** Begin Available records **
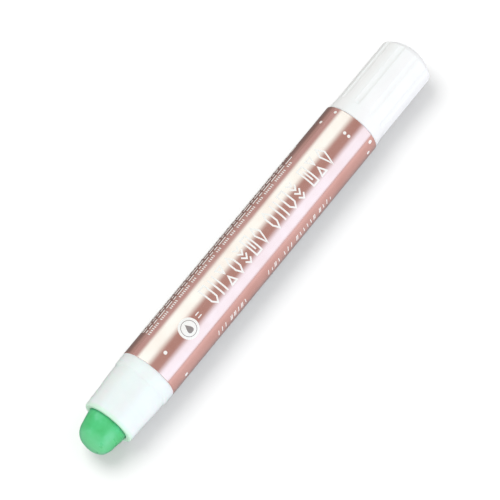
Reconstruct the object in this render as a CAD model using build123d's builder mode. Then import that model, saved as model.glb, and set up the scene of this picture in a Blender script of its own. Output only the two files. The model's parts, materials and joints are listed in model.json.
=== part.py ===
from build123d import *
import os

# Twist-up glue pen, in millimetres.
#
# The pen axis is X. The glue tip points to -X and the twist knob to +X, and the origin is on the
# axis at the middle of the barrel sleeve. Turning the knob clockwise, seen from the knob end,
# turns a left-hand lead screw. The nut on it can't turn, because its lugs run in two keyways, so
# it carries the glue stick out of the nozzle.

# ---------------------------------------------------------------- driving dimensions

# Barrel sleeve and the guide tube inside it
barrel_diameter = 15.0
barrel_length = 78.5
sleeve_wall = 0.35
sleeve_edge_radius = 0.12
guide_tube_diameter = 14.24
guide_bore = 11.0
socket_bore = 12.6
keyway_width = 2.2

# Nozzle
nozzle_length = 15.45
collar_diameter = 14.9
collar_length = 2.9
collar_edge_radius = 0.12
collar_ease = 0.8
cap_land_diameter = 14.4
cap_land_length = 2.5
waist_diameter = 13.84
waist_from_mouth = 5.4
mouth_diameter = 13.55
mouth_bore = 10.7
lip_radius = 0.5
bore_edge_radius = 0.2
nozzle_spigot_length = 6.0

# Travel of the carriage from where the glue stands out as drawn
retract_travel = 9.0
travel_margin = 0.5

# Glue stick
glue_diameter = 10.5
glue_stand_out = 7.5
nose_diameter = 6.6
nose_depth = 1.1
dome_diameter = 9.6
dome_depth = 4.05
glue_screw_bore = 5.2

# Glue carrier
carrier_rim = -9.0
cup_depth = 7.0
cup_floor = 2.0
cup_diameter = 10.4
cup_bore = 9.24
grip_rib_radius = 0.3
tail_length = 10.0
tail_diameter = 9.0
tail_bore = 7.4

# Drive nut
nut_length = 7.5
nut_spigot_length = 3.5
lug_width = 2.0
lug_length = 3.6
lug_tip_diameter = 12.3

# Left-hand thread: the ridges narrow by one millimetre for each millimetre of height
thread_lead = 4.0
thread_start = -34.0
screw_thread_length = 56.0
screw_root_diameter = 3.2
screw_crest_diameter = 4.4
screw_crest_width = 1.1
thread_clearance = 0.2
nut_thread_length = 4.4
nut_thread_turns_in = 10.5

# Lead screw, from the thrust flange to the keyed tail
thrust_flange_diameter = 8.0
thrust_flange_thickness = 1.2
journal_diameter = 5.0
screw_tail_end = 51.4
tail_flat_width = 3.8
screw_point_length = 1.5
tip_chamfer = 0.5

# Bushing, drag ring and retaining clip
bushing_front = 25.0
bushing_spigot_diameter = 10.0
bushing_spigot_length = 4.0
running_clearance = 0.08
end_float = 0.05
ring_section = 0.9
ring_centre_x = 32.0
ring_groove_diameter = 3.2
clip_thickness = 0.7
clip_diameter = 7.2
clip_groove_diameter = 3.8
clip_opening = 2.6

# Twist knob and the hub inside it
knob_gap = 0.1
knob_diameter = 14.0
knob_flare_diameter = 14.6
knob_flare_length = 4.5
knob_end = 63.9
knob_dome_height = 2.9
knob_dome_edge_radius = 0.8
knob_front_edge_radius = 0.15
knob_wall = 1.9
knob_cavity_diameter = 9.2
bearing_relief = 0.2
spline_count = 6
spline_height = 0.4
spline_width = 1.5
hub_front = 44.8
hub_length = 7.0
flute_count = 10
flute_depth = 0.3
flute_cutter_radius = 1.5
flute_setback = 2.6
flute_phase = 6.5

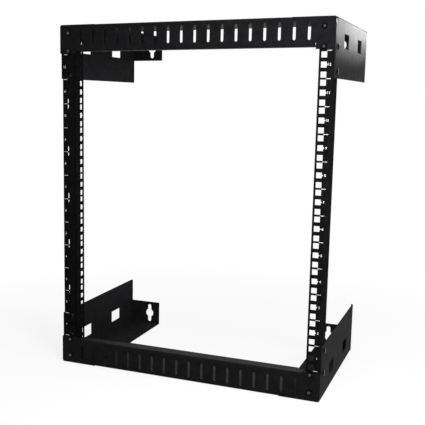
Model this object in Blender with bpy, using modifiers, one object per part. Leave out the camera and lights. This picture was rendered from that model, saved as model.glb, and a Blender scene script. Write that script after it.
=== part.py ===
"""Wall mount network rack: a 12-unit open frame of folded sheet steel with the 19-inch hole pattern.

Metres, +Z up. The front faces -Y and the wall is at +Y. Two punched rails stand between a bottom and
a top beam, and four corner brackets reach back to the wall. The frame mirrors about its middle, so
each kind of piece is modelled once, at the bottom right, in coordinates that start at the middle of
the rack. Depths are measured from the front of what they belong to, and sheet is drawn along the
middle of its thickness.
"""

import math

import bmesh
import bpy

# The 19-inch rack pattern
U_HEIGHT = 0.04445
UNITS = 12
HOLE_SPACING = 0.4651
HOLE_SIZE = 0.0095
FIRST_HOLE = 0.00635
HOLES_PER_UNIT = 3
NOTCH = 0.002

# The rack as a whole
DEPTH = 0.3188
SIDE_MARGIN = 0.01795
END_MARGIN = 0.00885
SHEET = 0.002
GAP = 0.0003
RELIEF = 0.001
SEAM = 0.006
BEND_STEPS = 4

# Rails
EXTRA_UNITS = 1
RAIL_MARGIN = 0.00805
RAIL_DEPTH = 0.066
RAIL_BEND = 0.0025
WEB_DEPTH = 0.039
WEB_LINE = 0.0188
WEB_SLOT_WIDTH = 0.009
WEB_SLOT_LENGTH = 0.020
WEB_SLOT_UNITS = 2
LIP_STEP = 0.0072
LIP_MARGIN = 0.009

# Beams
TAB_MARGIN = 0.01355
TAB_END = 0.002
TAB_RELIEF = 0.001
BEAM_CORNER = 0.004
BEAM_LIP_LEVEL = 0.006
BEAM_LIP_DEPTH = 0.0218
BEAM_LIP_BEND = 0.004
PLATE_DEPTH = 0.155
PLATE_BEND = 0.0025
PLATE_GAP = 0.0012
BEAM_SLOT_PITCH = 0.02445
BEAM_SLOT_WIDTH = 0.005
BEAM_SLOT_LENGTH = 0.029
BEAM_SLOT_DROP = 0.0008

# Brackets
BRACKET_SETBACK = 0.002
BRACKET_REACH = 0.0435
BRACKET_FLANGE = 0.0705
BRACKET_BEND = 0.002
BRACKET_CORNER_GAP = 0.0025
WALL_FLANGE_HEIGHT = 0.0498
WINDOW_LENGTH = 0.041
WINDOW_HEIGHT = 0.024
WINDOW_DROP = 0.019
WINDOW_FROM_RAIL = 0.095
WINDOW_FROM_WALL = 0.0845
SIDE_SCREW_INSET = 0.0105
SIDE_SCREW_SPACING = 0.040
KEYHOLE_INSET = 0.0473
KEYHOLE_DROP = 0.0006
KEYHOLE_ROUND = 0.018
KEYHOLE_SLOT = 0.0082
KEYHOLE_LENGTH = 0.040

# Screws and nuts
SCREWS_PER_JOINT = 2
SHANK = 0.006
SHANK_CHAMFER = 0.0006
SHANK_BEYOND_NUT = 0.004
SCREW_CLEARANCE = 0.0006
HEAD = 0.010
HEAD_THICK = 0.0027
HEAD_EDGE = 0.001
HEAD_STEPS = 4
NUT_FLATS = 0.010
NUT_THICK = 0.005
NUT_FLANGE = 0.014
NUT_FLANGE_THICK = 0.0015
ROUND_STEPS = 14
SLOT_STEPS = 4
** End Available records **
**Your task**
The lines from the start of the entries above through the line containing "keyway_width = 2.2" are the ones to return, please; copy them exactly and include both ends.

**Output of the exercise**
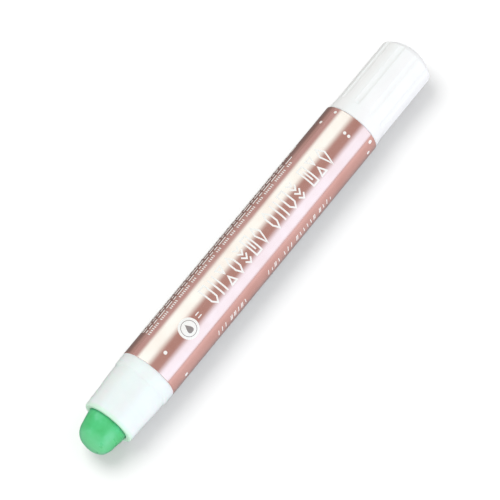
Reconstruct the object in this render as a CAD model using build123d's builder mode. Then import that model, saved as model.glb, and set up the scene of this picture in a Blender script of its own. Output only the two files. The model's parts, materials and joints are listed in model.json.
=== part.py ===
from build123d import *
import os

# Twist-up glue pen, in millimetres.
#
# The pen axis is X. The glue tip points to -X and the twist knob to +X, and the origin is on the
# axis at the middle of the barrel sleeve. Turning the knob clockwise, seen from the knob end,
# turns a left-hand lead screw. The nut on it can't turn, because its lugs run in two keyways, so
# it carries the glue stick out of the nozzle.

# ---------------------------------------------------------------- driving dimensions

# Barrel sleeve and the guide tube inside it
barrel_diameter = 15.0
barrel_length = 78.5
sleeve_wall = 0.35
sleeve_edge_radius = 0.12
guide_tube_diameter = 14.24
guide_bore = 11.0
socket_bore = 12.6
keyway_width = 2.2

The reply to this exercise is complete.